In practice, Ofsted hasn’t monitored compliance in English schools for years, and some schools simply ignore the law because they recognise how hopelessly out of step it is with a diverse, largely nonreligious society. A bill being considered in the Scottish Parliament would make matters worse; it would make it harder for parents to withdraw their children.

The Supreme Court judgment must now force a reckoning. A state-mandated act of worship is hard to square with the Court’s insistence that education must respect the full range of pupils’ religious and philosophical convictions. You cannot simply patch over a discriminatory default by inviting families to opt out, with all the “undue burden” that brings.

The status quo was shaped to suit vested religious interests – and those interests still exert far too much influence over the education landscape.

The established Church retains privileged seats in the House of Lords, which bishops have used to resist even modest reforms to England’s collective worship law. Meanwhile, faith school providers exert immense influence over local authorities, academy trusts, and the Department for Education. Their lobbying power ensures that policies continue to privilege religion.

This influence sustains a system in which state-funded schools can discriminate in their admissions and impose worship on children regardless of their own beliefs. It allows confessional RE to persist. And it encourages politicians to turn a blind eye to equality and human rights concerns, in fear of upsetting religious interests.

The Supreme Court’s judgment exposes how inappropriate this settlement is. The law should be protecting children’s freedom of belief, not the institutional privileges of religious bodies. Yet the defence of the status quo nearly always comes from institutions with a direct interest in maintaining it.

For years, legal commentators have affirmed that ‘religion or belief’ includes nonreligious worldviews. The Supreme Court’s ruling reinforces this principle, effectively demanding that schools reflect a broad range of modern beliefs – religious and nonreligious – rather than privileging one religion.
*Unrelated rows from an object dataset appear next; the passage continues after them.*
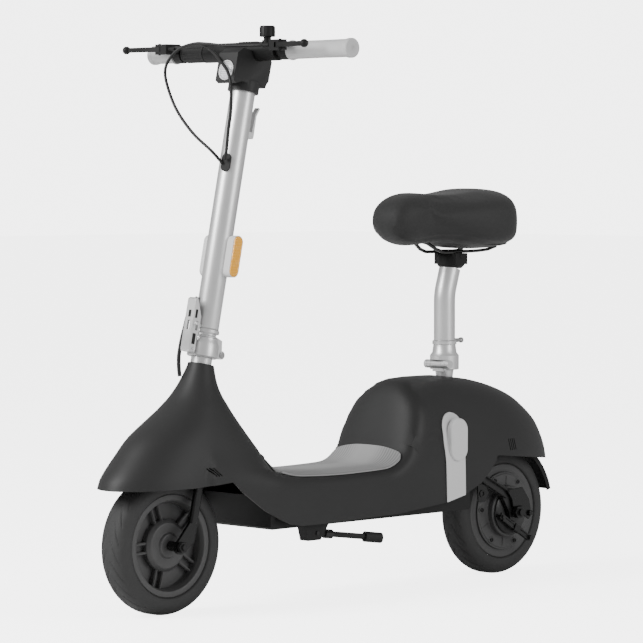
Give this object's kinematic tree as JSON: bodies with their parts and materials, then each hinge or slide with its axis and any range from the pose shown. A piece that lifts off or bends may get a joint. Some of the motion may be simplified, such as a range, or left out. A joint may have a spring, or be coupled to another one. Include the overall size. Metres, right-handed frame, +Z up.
{
  "type": "seated electric scooter",
  "caption": "Seated electric scooter: moulded step-through body on a welded frame, folding stem with bar and headlight, folding seat post, spoked front wheel, hub motor rear wheel.",
  "frame": {"origin": "middle of the bounding box at floor level, on the ground under the two tyres", "axes": "+Z up; the scooter faces -Y, the rider's left is +X"},
  "size_m": [0.5612, 1.1616, 1.0724],
  "materials": {
    "frame_steel": "satin black paint",
    "black_plastic": "fine matt moulding grain",
    "body_plastic": "satin dark grey moulding",
    "silver_paint": "silver powder coat",
    "casting": "bare light alloy casting",
    "zinc": "bright plated",
    "cable_rubber": "smooth black sheath",
    "tyre_rubber": "black rubber",
    "grip_rubber": "light grey textured rubber",
    "mat_rubber": "ribbed grey rubber",
    "trim_plastic": "light grey moulding",
    "wheel_paint": "dark satin paint",
    "amber_lens": "ribbed amber reflector",
    "clear_lens": "clear lens",
    "dark_glass": "glossy dark window",
    "red_lens": "red lens",
    "leather": "soft black synthetic leather"
  },
  "bodies": {
    "base": {"body_shell": "body_plastic", "floor_mat": "mat_rubber", "side_trim_left": "trim_plastic", "side_trim_right": "trim_plastic", "tail_light": "red_lens", "belly_pan": "black_plastic", "main_frame": "frame_steel", "battery_pack": "black_plastic", "controller_box": "casting", "rear_mudguard": "black_plastic", "seat_hinge_base": "silver_paint", "rear_axle": "zinc", "rear_brake_plate": "frame_steel", "headset_upper": "silver_paint"},
    "steering": {"front_fork": "frame_steel", "fold_base": "silver_paint", "fold_pin": "zinc", "front_axle": "zinc", "harness_cable": "cable_rubber"},
    "front_wheel": {"front_tyre": "tyre_rubber", "front_rim": "wheel_paint"},
    "rear_wheel": {"rear_tyre": "tyre_rubber", "rear_motor": "wheel_paint", "rear_cover_left": "wheel_paint"},
    "stem": {"stem_tube": "silver_paint", "fold_collar": "silver_paint", "cable_grommet": "cable_rubber", "reflector_frame_left": "trim_plastic", "reflector_frame_right": "trim_plastic", "reflector_lens_left": "amber_lens", "reflector_lens_right": "amber_lens", "stem_hook": "black_plastic", "head_housing": "black_plastic", "headlight_bezel": "silver_paint", "headlight_lens": "clear_lens", "handlebar": "frame_steel", "bar_cover": "black_plastic", "display_glass": "dark_glass", "grip_left": "grip_rubber", "grip_right": "grip_rubber", "lever_perch_left": "black_plastic", "lever_perch_right": "black_plastic", "brake_cable_left": "cable_rubber", "brake_cable_right": "cable_rubber"},
    "latch": {"latch_lever": "silver_paint"},
    "brake_lever_l": {"brake_lever_left": "black_plastic"},
    "brake_lever_r": {"brake_lever_right": "black_plastic"},
    "throttle": {"throttle_sleeve": "cable_rubber"},
    "bell": {"bell_cap": "black_plastic"},
    "rear_brake": {"rear_brake_arm": "frame_steel"},
    "seat": {"seat_pin": "zinc", "seat_cup": "silver_paint", "seat_post": "silver_paint", "seat_peg": "silver_paint", "seat_clamp": "black_plastic", "saddle_rails": "frame_steel", "saddle_pan": "black_plastic", "saddle_cushion": "leather"},
    "stand": {"kickstand_leg": "frame_steel", "kickstand_foot": "cable_rubber"}
  },
  "joints": [
    {"name": "steering_turn", "type": "hinge", "parent": "base", "child": "steering", "pos_m": [0.01265, -0.41772, 0.127], "axis": [0, 0.2096, 0.9778], "range_deg": [-38, 38]},
    {"name": "front_wheel_roll", "type": "hinge", "parent": "steering", "child": "front_wheel", "pos_m": [0.01265, -0.44742, 0.127], "axis": [1, 0, 0], "continuous": true},
    {"name": "rear_wheel_roll", "type": "hinge", "parent": "base", "child": "rear_wheel", "pos_m": [0.01265, 0.44658, 0.127], "axis": [1, 0, 0], "continuous": true},
    {"name": "stem_fold", "type": "hinge", "parent": "steering", "child": "stem", "pos_m": [0.01265, -0.30712, 0.4664], "axis": [-1, 0, 0], "range_deg": [0, 42]},
    {"name": "latch_open", "type": "hinge", "parent": "steering", "child": "latch", "pos_m": [0.01265, -0.37852, 0.4817], "axis": [1, 0, 0], "range_deg": [0, 90]},
    {"name": "brake_left_pull", "type": "hinge", "parent": "stem", "child": "brake_lever_l", "pos_m": [0.13165, -0.26062, 1.0345], "axis": [0, 0, 1], "range_deg": [0, 22], "stiffness_Nm_per_rad": 2, "springref_deg": -5.73},
    {"name": "brake_right_pull", "type": "hinge", "parent": "stem", "child": "brake_lever_r", "pos_m": [-0.19535, -0.26062, 1.0345], "axis": [0, 0, -1], "range_deg": [0, 22], "stiffness_Nm_per_rad": 2, "springref_deg": -5.73},
    {"name": "throttle_twist", "type": "hinge", "parent": "stem", "child": "throttle", "pos_m": [-0.13235, -0.22264, 1.0255], "axis": [1, 0, 0], "range_deg": [0, 60], "stiffness_Nm_per_rad": 0.4, "springref_deg": -8.59},
    {"name": "bell_turn", "type": "hinge", "parent": "stem", "child": "bell", "pos_m": [0.05865, -0.22264, 1.06], "axis": [0, 0, 1], "range_deg": [0, 45], "stiffness_Nm_per_rad": 0.06, "springref_deg": -5.73},
    {"name": "rear_brake_pull", "type": "hinge", "parent": "base", "child": "rear_brake", "pos_m": [0.07665, 0.40458, 0.12], "axis": [-1, 0, 0], "range_deg": [0, 12], "stiffness_Nm_per_rad": 6, "springref_deg": -5.73},
    {"name": "seat_fold", "type": "hinge", "parent": "base", "child": "seat", "pos_m": [0.01265, 0.28728, 0.426], "axis": [-1, 0, 0], "range_deg": [-75, 0]},
    {"name": "kickstand_swing", "type": "hinge", "parent": "base", "child": "stand", "pos_m": [0.09065, -0.13542, 0.131], "axis": [-1, 0, 0], "range_deg": [0, 48]}
  ]
}
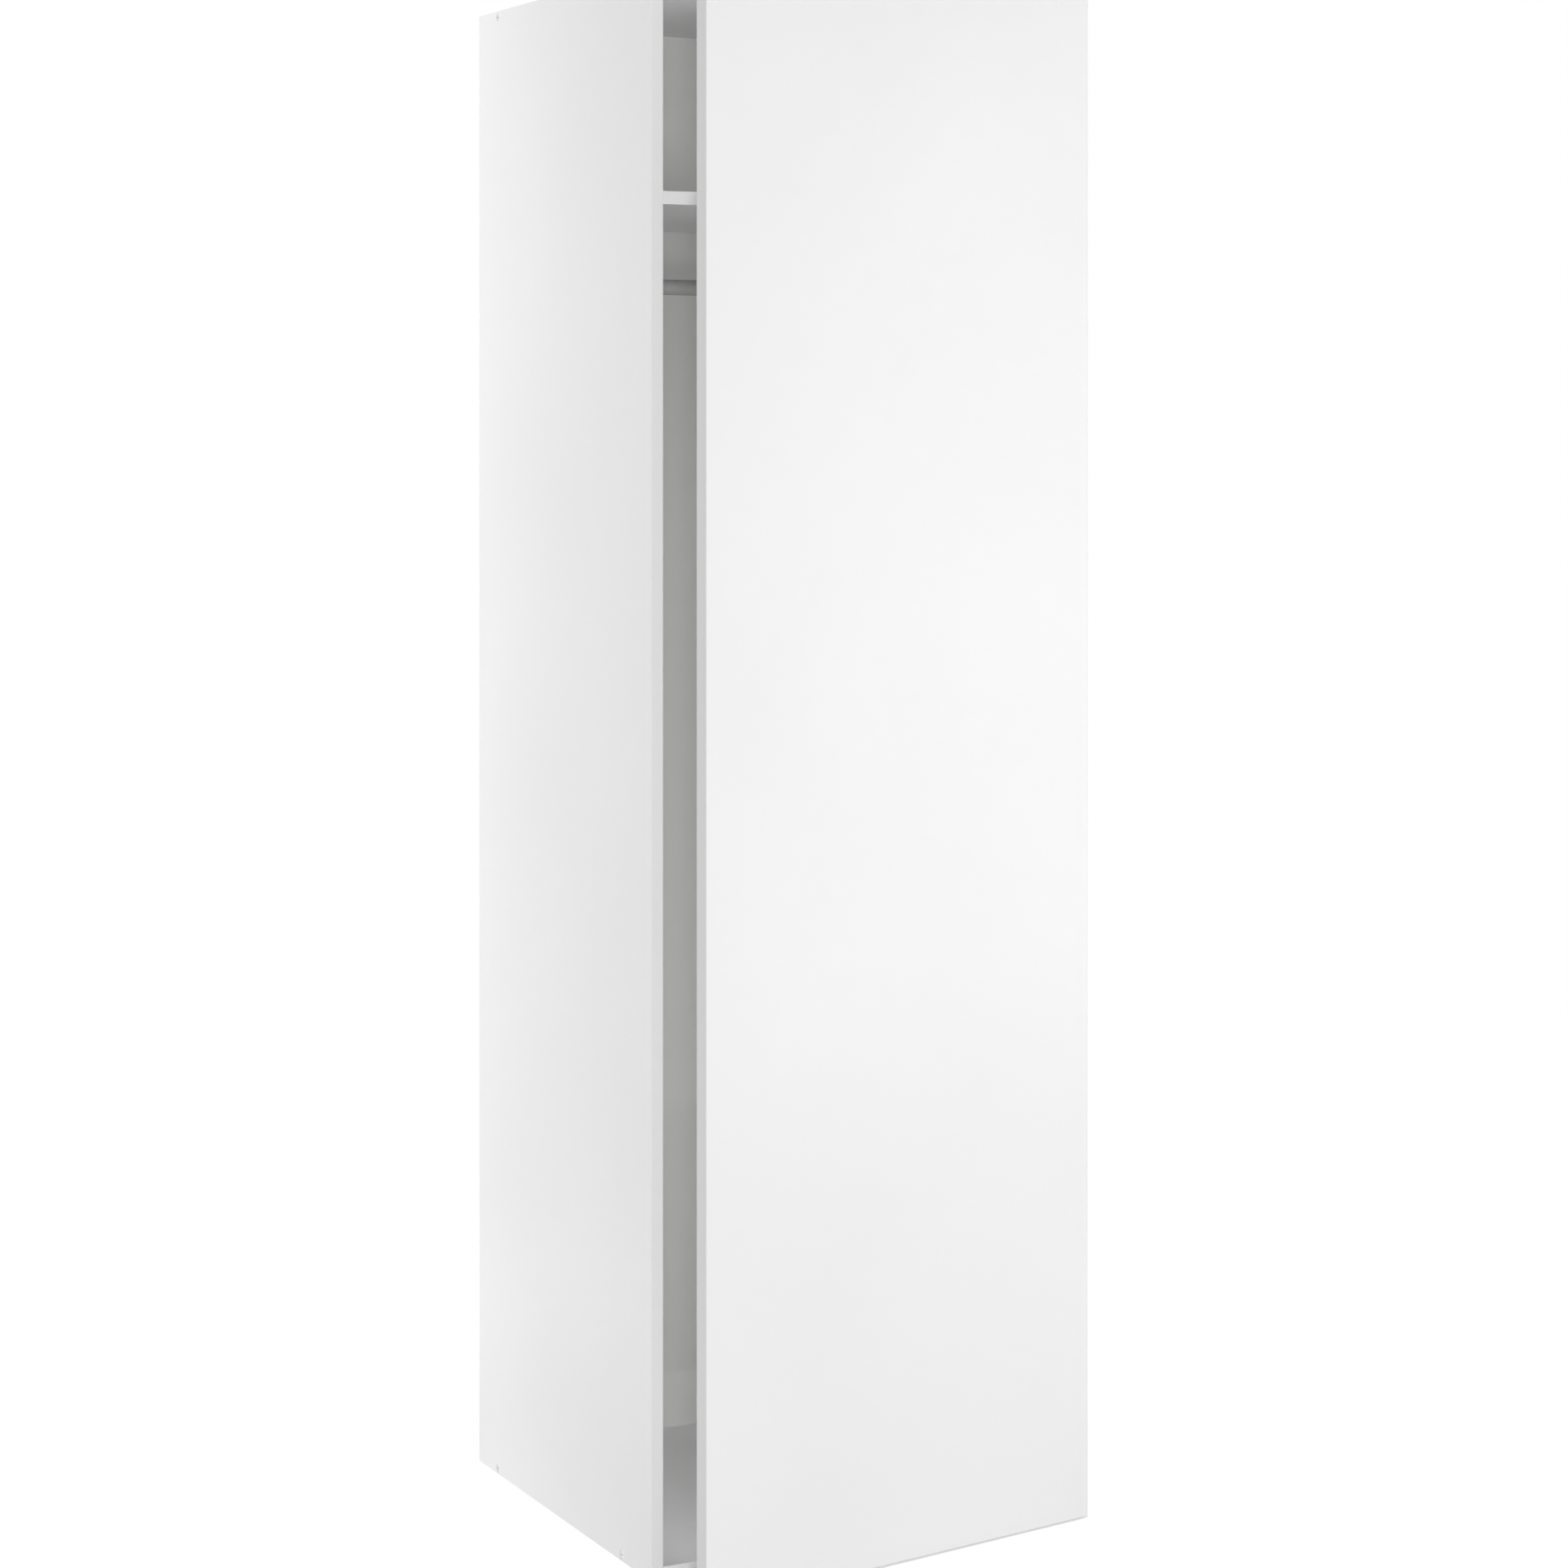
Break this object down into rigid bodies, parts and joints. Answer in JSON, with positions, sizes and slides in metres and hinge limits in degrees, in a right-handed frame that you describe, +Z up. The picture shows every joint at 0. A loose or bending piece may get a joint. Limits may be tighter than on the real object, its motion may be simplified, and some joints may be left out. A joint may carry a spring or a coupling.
{
  "type": "tall kitchen cabinet",
  "caption": "Tall white frameless kitchen cabinet with a full-height plain door ajar on concealed hinges, a fixed upper shelf and a hanging rail.",
  "frame": {"origin": "centre of the carcass footprint, on its underside at floor level", "axes": "+X to the cabinet's right seen from its front, +Y to the wall, +Z up; the door is at -Y"},
  "size_m": [0.6003, 0.6868, 1.94],
  "materials": {
    "carcass_board": "white melamine-faced board, satin",
    "back_board": "white-faced thin board, satin",
    "front_banding": "white edge banding, satin",
    "door_board": "white lacquered board, satin",
    "door_banding": "white edge banding, satin",
    "screw_steel": "zinc-plated",
    "pin_steel": "ground",
    "hinge_steel": "nickel-plated sheet",
    "zinc_casting": "zinc die casting, satin",
    "rail_chrome": "bright chrome tube",
    "socket_metal": "satin chrome",
    "dowel_wood": "raw beech",
    "bumper_rubber": "clear soft plastic"
  },
  "bodies": {
    "carcass": {"left_side_panel": "carcass_board", "right_side_panel": "carcass_board", "top_panel": "carcass_board", "bottom_panel": "carcass_board", "fixed_shelf": "carcass_board", "wall_rail_top": "carcass_board", "wall_rail_bottom": "carcass_board", "back_panel": "back_board", "left_side_banding": "front_banding", "right_side_banding": "front_banding", "top_banding": "front_banding", "bottom_banding": "front_banding", "shelf_banding": "front_banding", "carcass_screws_left": "screw_steel", "carcass_screws_right": "screw_steel", "dowels_left": "dowel_wood", "dowels_right": "dowel_wood", "shelf_cams": "zinc_casting", "shelf_cam_bolts": "screw_steel", "hanging_rail": "rail_chrome", "rail_socket_left": "socket_metal", "rail_socket_right": "socket_metal", "rail_screws": "screw_steel", "arm_pins": "pin_steel", "plate_screws": "screw_steel", "arm_screws": "screw_steel", "hinge_arm_1": "hinge_steel", "hinge_arm_2": "hinge_steel", "hinge_arm_3": "hinge_steel", "hinge_arm_4": "hinge_steel", "hinge_plate_1": "zinc_casting", "hinge_plate_2": "zinc_casting", "hinge_plate_3": "zinc_casting", "hinge_plate_4": "zinc_casting"},
    "outer_levers": {"outer_levers_1": "hinge_steel", "outer_levers_2": "hinge_steel", "outer_levers_3": "hinge_steel", "outer_levers_4": "hinge_steel"},
    "door": {"door_panel": "door_board", "door_banding_left": "door_banding", "door_banding_right": "door_banding", "door_banding_top": "door_banding", "door_banding_bottom": "door_banding", "door_bumpers": "bumper_rubber", "cup_screws": "screw_steel", "cup_pins": "pin_steel", "hinge_cup_1": "hinge_steel", "hinge_cup_2": "hinge_steel", "hinge_cup_3": "hinge_steel", "hinge_cup_4": "hinge_steel"},
    "inner_levers": {"inner_lever_1": "zinc_casting", "inner_lever_2": "zinc_casting", "inner_lever_3": "zinc_casting", "inner_lever_4": "zinc_casting"}
  },
  "joints": [
    {"name": "lever_swing", "type": "hinge", "parent": "carcass", "child": "outer_levers", "pos_m": [0.2603, -0.275, 0.977], "axis": [0, 0, 1], "range_deg": [-31.36, 3.83]},
    {"name": "door_swing", "type": "hinge", "parent": "outer_levers", "child": "door", "pos_m": [0.28509, -0.28657, 0.977], "axis": [0, 0, 1], "range_deg": [-14.11, 116.04]},
    {"name": "link_swing", "type": "hinge", "parent": "door", "child": "inner_levers", "pos_m": [0.28628, -0.29205, 0.977], "axis": [0, 0, 1], "range_deg": [-102.08, 12.43]}
  ],
  "couplings": [
    {"joint": "lever_swing", "follows": "door_swing", "ratio": -0.27007},
    {"joint": "link_swing", "follows": "door_swing", "ratio": -0.87956}
  ]
}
Religious education requires serious reform to achieve this balance. Wales has already led the way on this. In England, the recent curriculum review perhaps provides a way forward to ensuring all children and young people have an equal entitlement to a “objective, critical and pluralistic” education about religions and worldviews.

Collective worship simply has to go. By definition, it imposes religious practice and compels participation unless families take the risk of standing apart; something many parents and children are often very reluctant to do.

A particularly welcome feature of the judgment is its emphasis on children’s own developing autonomy. The right to education isn’t merely a parental right; it belongs to the child. And children, especially older ones, may not share their parents’ convictions. A system that requires mass participation in ‘broadly Christian’ worship – with objections facilitated through withdrawal – is fundamentally at odds with fairness and children’s freedom of belief.

A Private Members’ Bill currently before Parliament – the Education (Assemblies) Bill, tabled by Lib Dem peer Lorey Burt – offers a potential way forward: inclusive, pluralistic assemblies as the default, at least in nonreligious schools. After JR87, the Government may wish to reconsider its failure to support this bill.

Laws mandating worship clearly belong to another era: one in which society was assumed to be uniformly Christian and where deference to religious authority was baked into public life. That era is over. Today’s Britain is diverse, increasingly nonreligious, and largely committed to freedom of belief.

The Supreme Court has said plainly what secularists have argued for years: education must not cross the line into indoctrination. It must respect every child’s conscience. The judgment is clear. Now Parliament must catch up – and finally bring compulsory collective worship to an end.